Greenhouse Gases Have Surpassed the Worst-Case Scenario

Greenhouse Gases Have Surpassed the Worst-Case Scenario

In your depressing environmental news for the day, the Associated Press reports worldwide greenhouse gases jumped higher than it ever had from 2009 to 2010, surpassing a worst-case scenario predicted four years ago. Citing new figures from the U.S. Department of Energy, AP science writer Seth Borenstein notes the level of carbon dioxide, which traps heat in the earth's atmosphere, had shot up by six percent in 2010 from 2009 -- an increase of 564 million tons. Then there's this, from Tom Boden, director Energy Department's Carbon Dioxide Information Analysis Center at Oak Ridge National Lab:

In 2007 when the Intergovernmental Panel on Climate Change issued its last large report on global warming, it used different scenarios for carbon dioxide pollution and said the rate of warming would be based on the rate of pollution.

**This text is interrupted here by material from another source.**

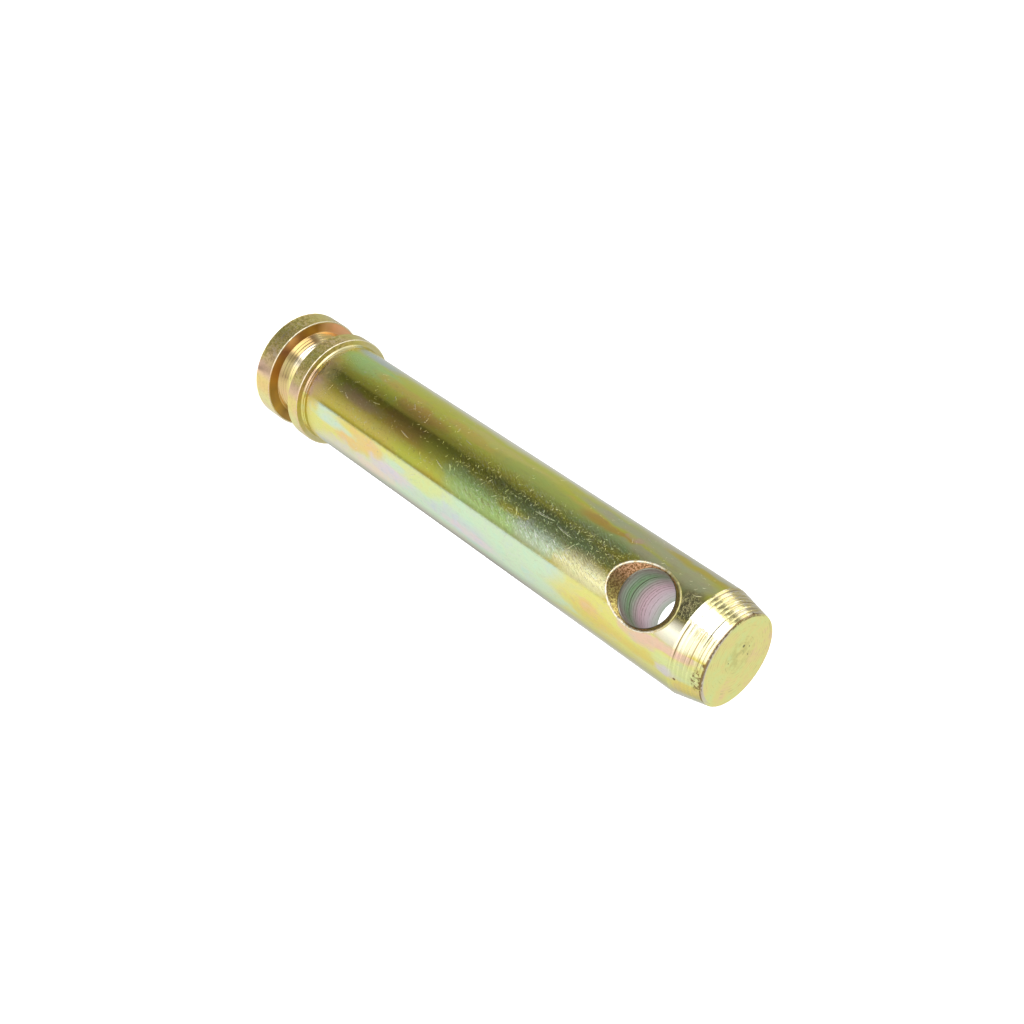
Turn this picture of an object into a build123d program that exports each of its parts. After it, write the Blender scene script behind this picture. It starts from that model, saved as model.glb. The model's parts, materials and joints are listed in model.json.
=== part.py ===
from build123d import *
from math import radians, tan
import os

# Top link pin, turned from one steel bar and cross-drilled. Millimetres, +Z up.
# The pin stands on its head: its axis is Z and the head's back face lies on Z = 0.
# The linch pin hole crosses the shank along Y.

# Diameter of the shank, and the steps to the other diameters
shank_diameter = 25.0
shoulder_height = 1.7
groove_depth = 2.85  # at the groove's two sides
waist_depth = 1.7  # how much further the neck narrows towards its middle
nose_drop = 1.75

# Lengths along the axis, from the head up
head_thickness = 5.3
groove_width = 8.0
collar_thickness = 3.7
grip_length = 110.5  # shoulder face to the middle of the linch pin hole
tip_length = 19.5  # middle of the linch pin hole to the end face
nose_length = 7.6

# Linch pin hole, countersunk from both sides
hole_diameter = 12.5
countersink_depth = 2.65
countersink_angle = 90.0

# Edges left by the turning tool
rim_chamfer = 0.4
shoulder_fillet = 0.8
waist_fillet = 3.0
nose_edge_chamfer = 0.3

# Radii and heights that follow from the sizes above
shank_radius = shank_diameter / 2
rim_of_head = shank_radius + shoulder_height
neck_radius = rim_of_head - groove_depth
waist_radius = neck_radius - waist_depth
nose_radius = shank_radius - nose_drop

groove_floor = head_thickness
groove_top = groove_floor + groove_width
waist_height = groove_floor + groove_width / 2
shoulder_face = groove_top + collar_thickness
hole_height = shoulder_face + grip_length
end_face = hole_height + tip_length
nose_base = end_face - nose_length


def corners_at(sketch, *places):
    """The sketch's corners at the given (radius, height) places."""
    return [sketch.vertices().sort_by_distance((radius, height, 0))[0] for radius, height in places]


def turned_blank():
    """The bar as it leaves the lathe: head, waisted neck, collar, shank and tapered nose."""
    back_rim = (rim_of_head, 0)
    front_rim = (rim_of_head, groove_floor)
    waist = (waist_radius, waist_height)
    collar_back_rim = (rim_of_head, groove_top)
    collar_front_rim = (rim_of_head, shoulder_face)
    shoulder_corner = (shank_radius, shoulder_face)
    nose_start = (shank_radius, nose_base)
    nose_edge = (nose_radius, end_face)

    with BuildPart() as blank:
        with BuildSketch(Plane.XZ) as section:
            with BuildLine():
                Polyline(
                    (0, 0),
                    back_rim,
                    front_rim,
                    (neck_radius, groove_floor),
                    waist,
                    (neck_radius, groove_top),
                    collar_back_rim,
                    collar_front_rim,
                    shoulder_corner,
                    nose_start,
                    nose_edge,
                    (0, end_face),
                    close=True,
                )
            make_face()
            chamfer(corners_at(section, back_rim, front_rim, collar_back_rim, collar_front_rim), rim_chamfer)
            chamfer(corners_at(section, nose_edge), nose_edge_chamfer)
            fillet(corners_at(section, shoulder_corner), shoulder_fillet)
            fillet(corners_at(section, waist), waist_fillet)
        revolve(axis=Axis.Z)
    return blank.part


def drilled_pin():
    """The blank with its linch pin hole drilled through and countersunk from both sides."""
    hole_radius = hole_diameter / 2
    mouth_radius = hole_radius + countersink_depth * tan(radians(countersink_angle / 2))
    with BuildPart() as pin:
        add(turned_blank())
        for side in (-1, 1):
            mouth = Plane(origin=(0, side * shank_radius, hole_height), z_dir=(0, side, 0))
            with Locations(mouth):
                CounterSinkHole(hole_radius, mouth_radius, shank_diameter, countersink_angle)
    return pin.part


os.makedirs("parts", exist_ok=True)
export_step(drilled_pin(), "parts/top_link_pin.step")
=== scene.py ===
import json
import math

import bpy
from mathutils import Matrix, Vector


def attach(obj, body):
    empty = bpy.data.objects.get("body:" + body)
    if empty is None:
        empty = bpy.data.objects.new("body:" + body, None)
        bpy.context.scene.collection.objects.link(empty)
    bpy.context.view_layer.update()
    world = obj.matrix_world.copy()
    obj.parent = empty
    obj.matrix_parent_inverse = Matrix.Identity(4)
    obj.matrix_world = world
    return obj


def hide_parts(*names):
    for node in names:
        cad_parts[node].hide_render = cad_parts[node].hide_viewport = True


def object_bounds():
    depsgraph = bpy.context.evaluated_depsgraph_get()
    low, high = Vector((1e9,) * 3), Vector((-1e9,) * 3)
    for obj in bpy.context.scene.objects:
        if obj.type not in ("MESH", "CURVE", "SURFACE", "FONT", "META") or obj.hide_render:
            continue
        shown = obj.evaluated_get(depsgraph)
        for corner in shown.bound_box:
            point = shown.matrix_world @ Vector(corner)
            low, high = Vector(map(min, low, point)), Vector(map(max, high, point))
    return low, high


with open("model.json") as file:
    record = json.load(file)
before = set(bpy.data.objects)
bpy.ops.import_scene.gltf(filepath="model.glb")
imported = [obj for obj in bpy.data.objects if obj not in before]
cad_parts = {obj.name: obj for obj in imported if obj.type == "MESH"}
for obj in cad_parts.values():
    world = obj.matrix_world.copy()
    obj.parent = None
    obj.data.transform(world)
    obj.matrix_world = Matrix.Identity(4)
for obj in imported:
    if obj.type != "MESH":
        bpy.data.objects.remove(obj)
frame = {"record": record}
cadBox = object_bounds()

mm = 0.001
mounts = {mount["name"]: mount for mount in frame["record"]["mounts"]}
shankRadius = mounts["shank"]["dims"]["r_mm"] * mm
holeRadius = mounts["linch_pin_hole"]["dims"]["r_mm"] * mm
holeHeight = mounts["linch_pin_hole"]["pos_m"][2]
shoulderHeight = mounts["shoulder"]["pos_m"][2]
headRadius = cadBox[1][0]
pinLength = cadBox[1][2]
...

Boden said the latest figures put global emissions higher than the worst case projections from the climate panel. Those forecast global temperatures rising between 4 and 11 degrees Fahrenheit by the end of the century with the best estimate at 7.5 degrees.

However, there's an odd silver lining to the dismaying environmental news. "From an emissions standpoint, the global financial crisis seems to be over," Boden told Borenstein. Traveling and manufacturing are up, meaning more people using carbon-producing gasoline and coal.